Effective Stress Management With Aromatherapy
Stress is part of normal life for everyone today, and there seems no escape from it. Bizarrely, research has shown that some stress is actually beneficial because we all need a certain amount of stress to stimulate us and add excitement to our lives. On the other hand, too much stress can have a seriously damaging effect on our physical and emotional well being if it continues for too long.
According to the American Psychological Association, stress is at the root of a wide range of illnesses, many of them serious or even life-threatening. Although combating its effects through effective stress management can improve your health, tackling stress at the earliest sign is by far the best way to avoid illness.
What is stress?
Stress is the body’s normal reaction to a stimulus that frightens or excites, and a response to this stimulus is triggered in the brain which produces chemical and physical changes throughout the body. During times of intense stress, adrenalin and cortisol hormones are pumped around our body in large quantities to enable us to either to fight off the danger, or run away from it. The heart beats faster, breathing quickens, our muscles tense, and our senses go on red alert. This is what is known as the ‘fight or flight’ reflex.
Unfortunately, most of the problems that we face in modern life do not require this type of response, and because we can’t fight or run away, these hormones remain in our system doing what they were designed to do.
Blood vessels nearest the skin constrict in order to reduce bleeding if we were to be injured, our blood sugar level soars to speed up reaction time and boost our energy levels, and our heartbeat races rapidly. Meanwhile, the digestive and reproductive systems go onto standby, growth hormones are switched off, and the immune system’s response is much slower.
The effects of stress
The result is that we spend the next hour or so in a state of physical tension with an overworked heart, rapid breathing, upset tummy, headache, backache or sweating, – all due to unnecessary amounts of adrenalin and cortisol still circulating in our system.

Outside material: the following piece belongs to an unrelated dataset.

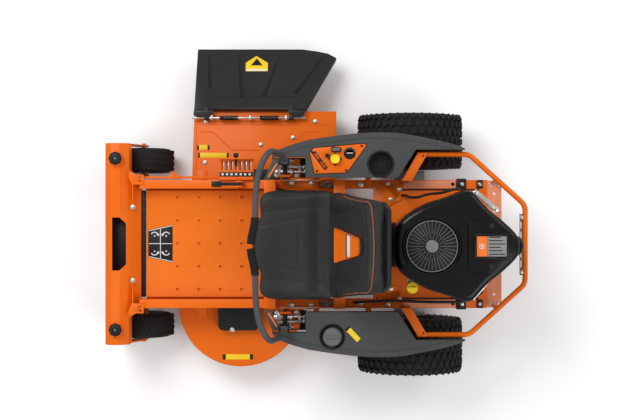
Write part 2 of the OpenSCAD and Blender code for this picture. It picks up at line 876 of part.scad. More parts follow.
module blade(at, turn) {
    color("#5d6063") translate([at[0], at[1], 0]) {
        difference() {
            rotate([0, 0, turn]) block([-blade_r, -32, blade_z], [blade_r, 32, blade_z + 6]);
            difference() {
                translate([0, 0, blade_z - 1]) cylinder(h = 8, r = blade_r + 60);
                translate([0, 0, blade_z - 2]) cylinder(h = 10, r = blade_r);
            }
        }
        translate([0, 0, blade_z + 6]) cylinder(h = housing_top + 26 - blade_z - 6, r = spindle_r);
        translate([0, 0, blade_z + 6]) cylinder(h = 20, r = 26);
        translate([0, 0, blade_z - 14]) cylinder(h = 14, r = 16, $fn = 6);
        translate([0, 0, housing_top + 4]) cylinder(h = 18, r = 66);
    }
}

module blade_right() {
    placed() blade(right_spindle, 35);
}

module blade_left() {
    placed() blade(left_spindle, 35);
}

// ---- Turning parts of the engine ----

module crankshaft() {
    color(steel) placed() {
        translate([crank_x, 0, rail_z - 60]) cylinder(h = engine_top - 14 - rail_z + 60, r = crank_r);
        translate([crank_x, 0, rail_z - 40]) cylinder(h = 62, r = 70);
    }
}

module fan_screen() {
    color("#5a5c5f") placed() translate([crank_x, 0, engine_top - 14]) difference() {
        union() {
            cylinder(h = 8, r = screen_r);
            cylinder(h = 14, r = 26);
        }
        for (a = [0 : 20 : 340]) rotate([0, 0, a])
            block([36, -4, 4], [screen_r - 10, 4, 9]);
    }
}

// ---- Seat ----

seat_plate_t = 8;
seat_z = seat_hinge_z + seat_plate_t + 14;
pan_t = 14;
cushion_z = seat_z + pan_t;
cushion_top = cushion_z + seat_t;
seat_x = -270;
back_foot = seat_x + seat_l - 2;
runner_y = 150;

module seat_plate() {
    color(black) placed() difference() {
        union() {
            block([tube_front + 6, -160, seat_hinge_z + 8], [150, 160, seat_hinge_z + 8 + 6]);
            both_sides() block([seat_x + 66, runner_y - 12, seat_hinge_z + 14], [120, runner_y, seat_z - seated]);
            both_sides() block([tube_front + 14, 148, seat_hinge_z - 9], [tube_front + 36, 160, seat_hinge_z + 8]);
            across(seat_hinge_x, -178, -140, seat_hinge_z, 6);
            across(seat_hinge_x, 140, 178, seat_hinge_z, 6);
            both_sides() block([tube_rear + 10, 90, rail_top + tube_h + seated],
                [tube_rear + 40, 120, seat_hinge_z + 8]);
        }
    }
}

module seat_pan() {
    color(black) placed() {
        block([seat_x + 40, -seat_w / 2 + 30, seat_z], [back_foot + 105, seat_w / 2 - 30, cushion_z]);
        both_sides() block([seat_x + 100, runner_y + seated, seat_z - 7], [60, runner_y + 12, seat_z]);
    }
}

// The space of the seat back, grown at its front by ease
module back_solid(ease) {
    half = seat_w / 2 - 8;
    top = half - 42;
    translate([back_foot + 5, 0, cushion_top]) rotate([0, back_lean, 0]) translate([-ease, 0, -seat_t])
        rotate([0, 90, 0]) linear_extrude(84 + ease) polygon(concat(
            [[10, -half + 20], [0, -half]],
            arc([-back_l + 70, -top + 64], 64, 250, 180, 6), arc([-back_l + 70, top - 64], 64, 180, 110, 6),
            [[0, half], [10, half - 20]]));
}

module seat_cushion() {
    color("#38393a") placed() difference() {
        union() {
            slab(rounded([seat_x, -seat_w / 2], [back_foot + 60, seat_w / 2], 55), cushion_z, cushion_top);
            slab([
                [seat_x + 1, -118], [seat_x + 1, 118], [seat_x - 32, 92], [seat_x - 36, 60],
                [seat_x - 36, -60], [seat_x - 32, -92]
            ], cushion_z + 5, cushion_top);
        }
        translate([0, 0, -60]) back_solid(1);
        back_solid(1);
        block([back_foot + 16, -seat_w, cushion_z - 1], [back_foot + 90, seat_w, cushion_top + 1]);
    }
}

module seat_back() {
    color("#38393a") placed() difference() {
        back_solid(0);
        block([-400, -400, 0], [500, 400, cushion_z]);
    }
}

// ---- Levers and lap bars ----

knuckle_z = console_z + 60;
knuckle = bar_d / 2 + 2;
ears = knuckle + 7;

module lever() {
    color(black) {
        across(lever_x, console_in - 2, lever_y, lever_z, shaft_r);
        block([lever_x - 20, lever_y, lever_z - 22], [lever_x + 20, lever_y + 10, knuckle_z - 22]);
        difference() {
            block([lever_x - ears, lever_y - 10, knuckle_z - 22], [lever_x + ears, lever_y + 19, knuckle_z + 9]);
            block([lever_x - knuckle - seated, lever_y - 11, knuckle_z - 19],
                [lever_x + knuckle + seated, lever_y + 20, knuckle_z + 10]);
        }
        along(lever_x - ears, lever_x + ears, lever_y + 7, knuckle_z, 5);
    }
}

module lever_right() {
    placed() lever();
}

module lever_left() {
    placed() on_side(-1) lever();
}

function bar_line() = [
    [lever_x, lever_y + 14, knuckle_z + 11], [lever_x - 13, lever_y + 36, knuckle_z + 44],
    [lever_x - 50, lever_y + 44, bar_z - 30], [lever_x - 64, lever_y + 32, bar_z - 4],
    [lever_x - 84, lever_y - 4, bar_z], [lever_x - 102, lever_y - 58, bar_z],
    [lever_x - 110, lever_y - 118, bar_z], [lever_x - 115, 112, bar_z]
];
grip_line = [
    [lever_x - 115, 112 - seated, bar_z], [lever_x - 122, 70, bar_z], [lever_x - 130, 34, bar_z],
    [lever_x - 133, 8, bar_z]
];

module lap_bar() {
    color("#6a6c6e") {
        difference() {
            union() {
                along(lever_x - knuckle, lever_x + knuckle, lever_y + 7, knuckle_z, 12);
                block([lever_x - knuckle, lever_y - 4, knuckle_z],
                    [lever_x + knuckle, lever_y + 32, knuckle_z + 15]);
            }
            along(lever_x - ears, lever_x + ears, lever_y + 7, knuckle_z, 5 + fit);
        }
        swept(rounded_line(bar_line(), 28), [1, 0, 0], bar_d / 2, 16);
    }
    color("#2f3031") swept(rounded_line(grip_line, 28), [1, 0, 0], grip_d / 2, 16);
}

module lap_bar_right() {
    placed() lap_bar();
}

module lap_bar_left() {
    placed() on_side(-1) lap_bar();
}

// ---- Small controls ----

module pto_knob() {
    color("#e5c21c") placed() translate([pto_at[0], pto_at[1], 0]) {
        translate([0, 0, console_z - 22]) cylinder(h = 22 + panel_t + 12, r = pto_r);
        translate([0, 0, console_z + panel_t + 12]) cylinder(h = 16, r = 21);
    }
}

module key_knob() {
    color(black) placed() translate([key_at[0], key_at[1], 0]) {
        translate([0, 0, console_z - 22]) cylinder(h = 22 + panel_t + seated, r = key_r);
        translate([0, 0, console_z + panel_t + seated]) cylinder(h = 7, r = 19);
        translate([0, 0, console_z + panel_t + seated + 7]) block([-15, -2.5, 0], [15, 2.5, 14]);
    }
}

module choke_knob() {
    color(black) placed() translate([choke_at[0], choke_at[1], 0]) {
        translate([0, 0, console_z - 30]) cylinder(h = 30 + panel_t + 5, r = choke_r);
        translate([0, 0, console_z + panel_t + 5]) cylinder(h = 12, r = 9);
    }
}

module throttle_lever() {
    color(black) placed() translate([slot_at[0], slot_at[1], 0]) rotate([0, 0, slot_turn]) {
        across(0, -14, 14, throttle_z, 6);
        translate([0, 0, throttle_z]) cylinder(h = 62, r = 3);
        translate([0, 0, throttle_z + 66]) sphere(9);
    }
}

module fuel_cap() {
    color("#5c5e60") placed() on_side(-1) translate([cap_x, cap_y, console_z + 4]) {
        cylinder(h = 20, r = 42);
        translate([0, 0, 20]) block([-30, -5, 0], [30, 5, 8]);
    }
}

module oil_cap() {
    color("#e5c21c") placed() translate([filler[0], filler[1], plate_z + 270]) {
        cylinder(h = 14, r = 23.5);
        translate([0, 0, 14]) block([-16, -4, 0], [16, 4, 8]);
    }
}

module height_pin() {
    color(black) placed() translate([height_x[0] + 18 + 3 * 19, 0, rail_top + 18]) {
        across(0, rail_out + 60, rail_out + 100, 0, pin_r);
        across(0, rail_out + 100, rail_out + 118, 0, 11);
    }
}

module lift_pedal() {
    color(dark) placed() {
        across(pedal_x, rail_y - 16, rail_y + 16, pedal_z, pedal_r);
        block([pedal_x - 122, rail_y - 7, pedal_z - 5], [pedal_x + 8, rail_y + 7, pedal_z + 5]);
        block([pedal_x - 122, rail_y - 13, pedal_z + 5], [pedal_x - 80, rail_y + 13, pedal_z + 9]);
    }
}

frame_rails();
front_beam();
foot_platform();
cross_members();
rear_crossmember();
bumper_hoop();
bumper_straps();
step_plate();
fender_right();
fender_left();
console_brackets();
control_panel();
hour_meter();
engine_block();
cylinders();
blower_shroud();
air_cleaner_cover();
muffler();
battery();
transaxles();
fuel_tank();
height_bracket();
fasteners();
cables();
fork_right();
fork_left();
caster_tyre_right();
caster_tyre_left();
caster_rim_right();
caster_rim_left();
rear_tyre_right();
rear_tyre_left();
rear_rim_right();
rear_rim_left();
deck_top();
deck_skirt();
deck_fittings();
deck_covers();
chute_hinge();
blade_right();
blade_left();
crankshaft();
fan_screen();
chute();
seat_plate();
seat_pan();
seat_cushion();
seat_back();
lever_right();
lever_left();
lap_bar_right();
lap_bar_left();
pto_knob();
key_knob();
choke_knob();
throttle_lever();
fuel_cap();
oil_cap();
height_pin();
lift_pedal();
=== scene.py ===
import json
import math

import bpy
import numpy as np
from mathutils import Matrix, Vector


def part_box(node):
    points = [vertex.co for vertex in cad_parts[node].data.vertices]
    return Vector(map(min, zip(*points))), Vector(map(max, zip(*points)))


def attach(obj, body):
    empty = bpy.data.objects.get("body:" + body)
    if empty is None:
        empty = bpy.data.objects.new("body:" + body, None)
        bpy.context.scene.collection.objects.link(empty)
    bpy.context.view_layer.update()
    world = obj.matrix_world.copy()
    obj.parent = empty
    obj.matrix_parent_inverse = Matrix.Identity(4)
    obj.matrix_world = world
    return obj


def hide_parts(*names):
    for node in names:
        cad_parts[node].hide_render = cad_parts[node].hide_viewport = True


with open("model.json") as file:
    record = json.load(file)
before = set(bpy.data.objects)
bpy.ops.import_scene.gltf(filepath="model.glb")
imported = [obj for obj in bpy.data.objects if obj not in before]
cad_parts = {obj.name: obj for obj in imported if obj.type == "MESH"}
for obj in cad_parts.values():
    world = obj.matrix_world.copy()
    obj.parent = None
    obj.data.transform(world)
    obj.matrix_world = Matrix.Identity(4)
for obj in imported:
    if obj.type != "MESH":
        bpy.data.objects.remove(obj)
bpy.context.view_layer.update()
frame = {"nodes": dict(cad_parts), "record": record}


MM = 0.001

# The machine's datum lies on the centreline under the seat, crank_x ahead of the crankshaft.
screen_low, screen_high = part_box("fan_screen")
platform_low, platform_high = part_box("foot_platform")
crank_x = 463
datum_x = (screen_low.x + screen_high.x) / 2 - crank_x * MM
datum_y = (platform_low.y + platform_high.y) / 2
rail_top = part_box("frame_rails")[1].z / MM
console_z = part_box("fender_right")[1].z / MM
panel_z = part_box("control_panel")[1].z / MM
deck_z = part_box("deck_top")[1].z / MM
floor_z = platform_low.z / MM + 4
shroud_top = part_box("blower_shroud")[1].z / MM
bar_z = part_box("lap_bar_right")[1].z / MM - 17


def spot(x, y, z):
    """A point given in millimetres from the machine's datum, in the frame's metres."""
    return Vector((datum_x + x * MM, datum_y + y * MM, z * MM))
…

A sudden and obvious cause of stress creates what is known as acute stress. Sometimes, before we have completely recovered from one stressful situation another problem arises, and the fight or flight response kicks in all over again. If this pattern repeats often enough it can lead to chronic stress.
The effects of such long-term stress can be varied and extremely serious leading to depression, digestive disorders, irritable bowel syndrome (IBS), diabetes and asthma, chronic muscle pains, insomnia, high blood pressure, heart disease, strokes and even cancer. The overworked circulatory system or unresponsive digestive, reproductive and immune system can also lead to hardening of arteries, and the onset or worsening of rheumatoid arthritis, eczema, psoriasis, acne, and lung disorders.

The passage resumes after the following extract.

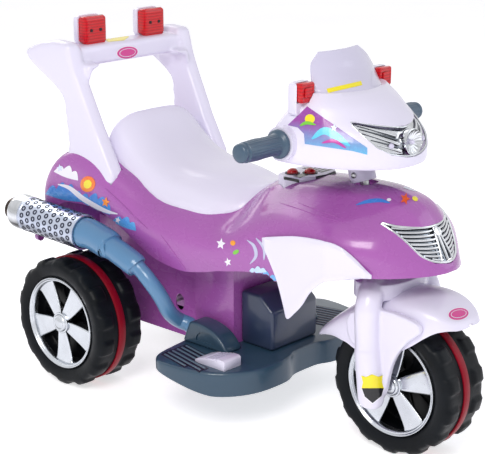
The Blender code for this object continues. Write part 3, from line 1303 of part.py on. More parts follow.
def shape_body_openings(shell, parent):
    """Cut the seat, the hoop's feet, the dash, the stem and the mouth out of the body."""
    cut(shell, seat_space(parent))
    for slot in hoop_foot_spaces(parent):
        cut(shell, slot)
    dash_space = prism(dash_outline(-GAP), 2, DASH_TOP_Z - DASH_HEIGHT - GAP, DASH_TOP_Z + 0.02)
    cut(shell, make_guide("guide_dash_space", dash_space, parent))
    hole = rod(steer_point(0.44), steer_point(0.52), COLLAR_RADIUS + COLLAR_PLAY, 20)
    cut(shell, make_guide("guide_stem_hole", hole, parent))
    cut(shell, make_guide("guide_mouth", prism(mouth_outline(0.0), 1, -0.54, MOUTH_REAR_Y), parent))
    add_weld(shell)


def axles(chassis, steering):
    half = REAR_TRACK / 2 + TYRE_WIDTH / 2 + 0.002
    rear = rod((-half, REAR_AXLE_Y, AXLE_Z), (half, REAR_AXLE_Y, AXLE_Z), AXLE_RADIUS, 16)
    make_object("rear_axle", rear, "steel", chassis)
    reach = FORK_LEG_X + FORK_LEG_RADIUS
    front = rod((-reach, FRONT_AXLE_Y, AXLE_Z), (reach, FRONT_AXLE_Y, AXLE_Z), AXLE_RADIUS, 16)
    make_object("front_axle", front, "steel", steering, steer_origin())


def build():
    clear_scene()
    vehicle = make_empty("vehicle", (0.0, ORIGIN_SHIFT_Y, TYRE_RADIUS - AXLE_Z))
    steering = make_empty("steering_axis", steer_origin(), vehicle)
    shell = body_shell(vehicle)
    shape_body_openings(shell, vehicle)
    seat(vehicle)
    rear_hoop(vehicle)
    hoop_lamps(vehicle)
    side_fin("side_fin_right", -1, vehicle)
    side_fin("side_fin_left", 1, vehicle)
    front_grille(vehicle)
    exhaust("right", -1, vehicle)
    exhaust("left", 1, vehicle)
    footboard(vehicle)
    battery_box(vehicle)
    underframe(vehicle)
    dash(vehicle)
    pedal(vehicle)
    steering_bush(vehicle)
    fork(steering)
    front_fender(steering)
    stem_parts(steering)
    handlebar(steering)
    cowl(steering)
    headlight(steering)
    windscreen(steering)
    axles(vehicle, steering)
    centre = REAR_TRACK / 2
    left_axis = make_empty("rear_wheel_left_axis", (centre, REAR_AXLE_Y, AXLE_Z), vehicle)
    right_axis = make_empty("rear_wheel_right_axis", (-centre, REAR_AXLE_Y, AXLE_Z), vehicle)
    offset = Vector((0.0, FRONT_AXLE_Y, AXLE_Z)) - Vector(steer_origin())
    front_axis = make_empty("front_wheel_axis", offset, steering)
    wheel("rear_wheel_left", centre, REAR_AXLE_Y, left_axis, (1,))
    wheel("rear_wheel_right", -centre, REAR_AXLE_Y, right_axis, (-1,))
    wheel("front_wheel", 0.0, FRONT_AXLE_Y, front_axis, (1, -1), math.pi / SPOKE_COUNT)
    drive(vehicle, left_axis)


build()
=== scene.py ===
"""Looks of the kids electric motorcycle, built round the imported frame.

Pieces are drawn in the vehicle's own frame: metres, +Z up, the front faces -Y and x = 0 is the
middle plane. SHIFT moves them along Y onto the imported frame. Tables given to mm() are in
millimetres. Prints, beads and creases are placed in pixels of the photograph, in its 485 x 454
frame.
"""

import json
import math

import bmesh
import bpy
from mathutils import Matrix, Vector
from mathutils.bvhtree import BVHTree


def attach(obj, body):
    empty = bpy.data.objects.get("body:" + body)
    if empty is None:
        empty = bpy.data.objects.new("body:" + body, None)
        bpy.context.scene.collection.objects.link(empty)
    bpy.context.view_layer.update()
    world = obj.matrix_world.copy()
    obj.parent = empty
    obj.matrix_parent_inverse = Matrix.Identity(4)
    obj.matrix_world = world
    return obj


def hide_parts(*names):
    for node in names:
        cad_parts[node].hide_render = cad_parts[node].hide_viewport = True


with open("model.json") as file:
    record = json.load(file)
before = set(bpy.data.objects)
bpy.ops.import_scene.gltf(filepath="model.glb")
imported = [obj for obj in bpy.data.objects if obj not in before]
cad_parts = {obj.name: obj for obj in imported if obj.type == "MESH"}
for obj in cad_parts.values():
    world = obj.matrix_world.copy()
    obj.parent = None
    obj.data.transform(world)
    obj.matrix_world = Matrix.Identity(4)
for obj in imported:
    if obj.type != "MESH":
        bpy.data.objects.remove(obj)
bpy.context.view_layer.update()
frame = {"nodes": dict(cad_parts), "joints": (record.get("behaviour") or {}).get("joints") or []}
NODES = frame["nodes"]


def mm(*rows):
    """Rows of lengths in metres, from rows in millimetres."""
    return [tuple(value / 1000.0 for value in row) for row in rows]


# The wheels' axes, the steering axis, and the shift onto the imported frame
REAR_AXLE = Vector((0.1855, 0.274, 0.13))
FRONT_AXLE = Vector((0.0, -0.4026, 0.13))
STEER_PIVOT_Y = -0.293
STEER_PIVOT = Vector((0.0, STEER_PIVOT_Y, 0.475))
SHIFT = Vector((0.0, frame["joints"][0]["pos_m"][1] - STEER_PIVOT_Y, 0.0))
RAKE = math.radians(20.0)
BAR = Vector((0.0, -0.222, 0.555))
SIDES = (("right", -1), ("left", 1))
X_AXIS = (1, 0, 0)
GAP = 0.0003
WALL = 0.003
PRINT_LIFT = 0.00035

# The photograph's camera
IMAGE_WIDTH, IMAGE_HEIGHT = 485, 454
AZIMUTH, ELEVATION = math.radians(-47.3), math.radians(16.16)
FOCAL_PX = 1399.4
SENSOR_WIDTH = 36.0
BACK = Vector((math.sin(AZIMUTH) * math.cos(ELEVATION), -math.cos(AZIMUTH) * math.cos(ELEVATION),
               math.sin(ELEVATION)))
RIGHT = Vector((0.0, 0.0, 1.0)).cross(BACK).normalized()
UP = BACK.cross(RIGHT)
CAMERA_TARGET = Vector((0.0, 0.0, 0.3316))
CAMERA_DISTANCE = 2.711
CAMERA_PLACE = CAMERA_TARGET + BACK * CAMERA_DISTANCE


# Materials

def srgb(*values):
    """A linear colour from 0 to 255 screen values."""
    linear = []
    for value in values:
        share = value / 255.0
        linear.append(share / 12.92 if share <= 0.04045 else ((share + 0.055) / 1.055) ** 2.4)
    return (*linear, 1.0)


def scaled(colour, factor):
    return tuple(min(channel * factor, 1.0) for channel in colour[:3]) + (1.0,)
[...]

Chronic stress also causes frequent bouts of illnesses such as colds or viral infections, backache, irregular heartbeat, irritability, mood swings, difficulty concentrating, memory lapses, loss of appetite or even binge eating. Most worryingly, backache, irritable bowel syndrome or headaches are often the result of stress and are not actually symptoms of a direct physical illness. Therefore no amount of pill-popping is really going to provide a long term solution since it only masks the symptoms and fails to address the real root of the problem.
How aromatherapy helps combat stress
Aromatherapy massage can be particularly effective in combating stress because you get both the calming, relaxing therapeutic properties of the essential oils, plus the health benefits that massage brings. The therapeutic action of the essential oils in combination with the revitalizing effects of massage (plus some relaxing music) makes an unbeatable combination for fighting stress.
Certain essential oils have the ability to block the neural connections that trigger the unnecessary increase in adrenalin and cortisol when we’re under stress.
Other essential oils stimulate the release of various neurochemicals and hormones such as serotonin that slow the heart rate, regulate blood pressure, and stimulate the immune system, thereby reversing the effect of stress. Therefore, the correct essential oils can ease both the acute and chronic stages of stress.
And don’t worry, if you are unable to have a massage simply use your essential oils in a nice warm bath! Choose your oils from those listed in the sidebar and put a few drops in the bath, turn on some relaxing music, and feel the stress and tension simply melt away as you soak in the tub.
If you prefer, you can always vaporize your essential oils in a traditional burner or one of the new electronic atomizer models that don’t use heat.
Whichever way you choose to employ your essential oils, the minute molecules of essential oils are absorbed into the bloodstream via the lungs, sending a signal directly to the limbic system in the brain which regulates hormones and controls emotions and memory.
The hypothalamus and pituitary gland are then stimulated to produce neurochemicals such as serotonin plus the hormones that balance and regulate various systems within the body, such as the endocrine, immune, and nervous system. To fully understand how all this works, see our article about the Limbic System.
Aromatherapy is without doubt one of the very best natural treatments for stress because it assists the body’s natural ability to balance, regulate, heal and maintain itself holistically, rather than just treating the symptom or disease.
However, don’t forget to look for the root cause of your stress and put a plan into action to deal with it directly, since prevention is infinitely better than cure.